How far ahead should I book restaurants in Montreal?

Book Joe Beef, Toqué! and Vin Mon Lapin two to four weeks out, longer for a weekend. Au Pied de Cochon and Le Vin Papillon take some walk-ins but fill fast in winter. The smaller wine bars hold a few counter seats for the early sitting.

How much do Montreal's best restaurants cost?

Expect roughly C$90 to C$170 a head before wine at Joe Beef, Nora Gray and Milos, and C$155 and up for the Toqué! tasting menu. Wine bars like Le Vin Papillon run lighter, around C$60 to C$100. Tipping of 15 to 20 percent is expected, with about 15 percent tax on top.

Which Montreal neighbourhood is best for dinner?

Little Burgundy holds Joe Beef, Le Vin Papillon and Nora Gray on one stretch of Notre-Dame Street West, the densest dining strip in the city. The Plateau has Au Pied de Cochon, Villeray has Vin Mon Lapin, and Mile End has Milos. See the Montreal dining guide for the full map.

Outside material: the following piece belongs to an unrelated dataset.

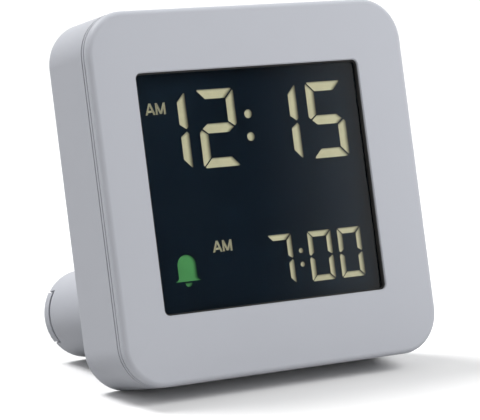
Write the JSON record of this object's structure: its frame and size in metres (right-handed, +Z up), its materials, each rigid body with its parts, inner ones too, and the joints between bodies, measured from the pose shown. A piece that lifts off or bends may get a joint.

What food is Montreal known for?

Montreal is known for smoked meat, poutine and bagels, but its restaurant reputation rests on Quebec terroir cooking and natural wine. Order the foie gras poutine at Au Pied de Cochon, the smoked-meat sandwich at Schwartz's, and the daily plates at Vin Mon Lapin. Its French roots and farm access give it rare range.